There are some superficial similarities to the Stargazer series, however. Though this is a continuation of the Voyager television series, many of the starship's crew are unfamiliar. Only Chakotay and Harry Kim (who is now head of security) remain from the main cast of characters, as well as a few more minor recurring characters such as the Vulcan engineer Vorik. However, the continued exploits of the rest of the old team, plus Kim's girlfriend Libby (who, unknown to him, is now an agent for Starfleet Intelligence), are followed in cutaway scenes that pick up story threads from Christie Golden's last two Voyager novels, Homecoming and The Farther Shore.

The great dilemma about continuations of popular series is always whether to keep the old characters together at the expense of credibility (in the fifth and sixth Star Trek movies, the Enterprise had three captains serving aboard it!) or writing some characters out to the disappointment of fans. By dispersing the crew but keeping them all in the story as they go their separate ways, I think the author has struck a happy medium. It is certainly refreshing to read a narrative that is not set at some point in Star Trek's "past" but rather moves the franchise forward.

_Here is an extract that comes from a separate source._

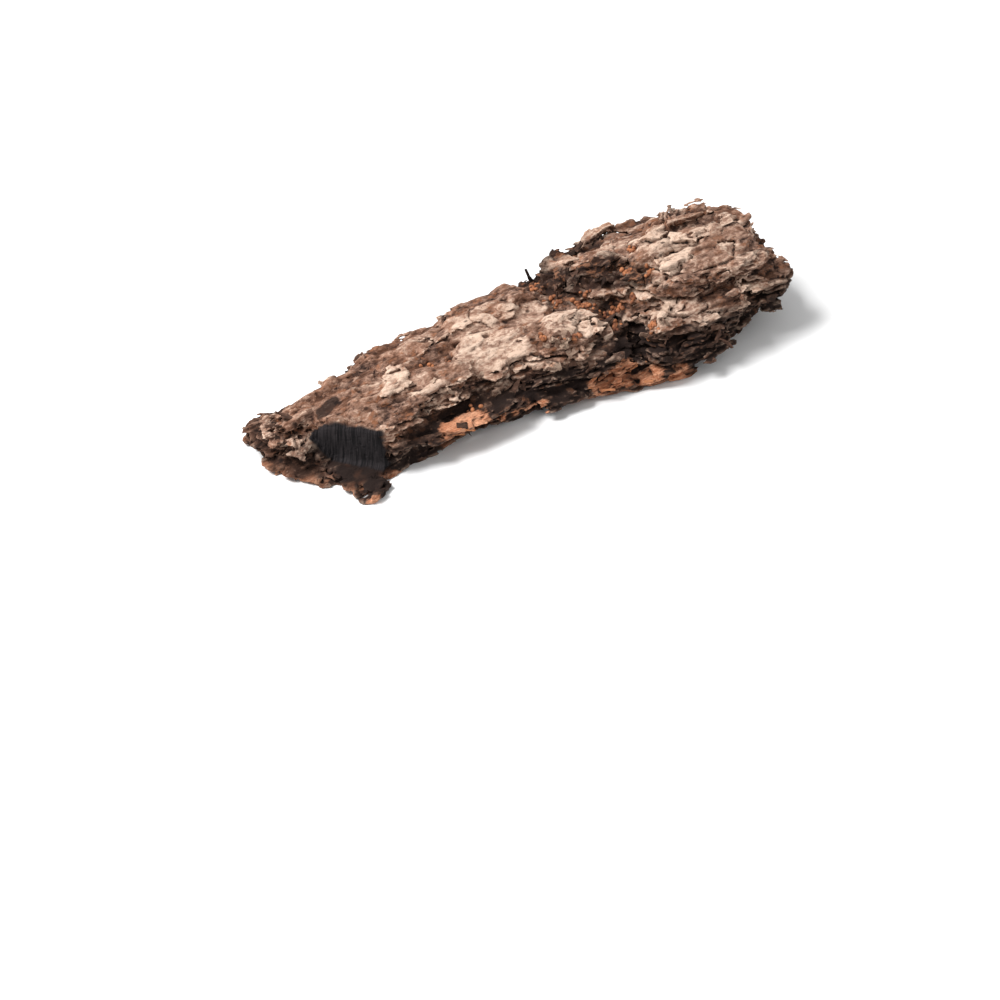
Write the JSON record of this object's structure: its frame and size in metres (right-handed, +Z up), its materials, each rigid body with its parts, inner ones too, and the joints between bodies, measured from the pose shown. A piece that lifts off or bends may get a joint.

My second gripe about the back cover blurb is that it gives away events that take place in the final 60 pages of the book. (Don't worry, I have omitted that paragraph from my synopsis!) I suppose the marketing team at Pocket Books were struggling to make the plot sound sufficiently exciting, since this is more of a spiritual and emotional tale than one of action and adventure. In fact, it is very much the first half of a two-book story, rather than a separate novel in its own right, so there is a lot of character-based setting up before the cliffhanger ending.

Don't be put off, though, because this character development is mostly very engaging. The relationship between Chakotay and his sister, and her own recollections of the past, are moving. Flashbacks to a previous life experienced by Kaz, the ship's new Trill doctor, are suitably traumatic. Best of all, conflict is rife between the old crew of Delta Quadrant veterans and crew replacements who saw action in the Dominion War. Some of the new people feel that the old Voyager staff got off lightly by escaping the Dominion War. This is the kind of conflict that we should have had between the Starfleet and Maquis personnel during the first season of the television series - though admittedly prose is a better medium for conveying this sort of thing.

As I indicated earlier, this is essentially the first half of a story, rather than a complete book. But it is a very involving first half.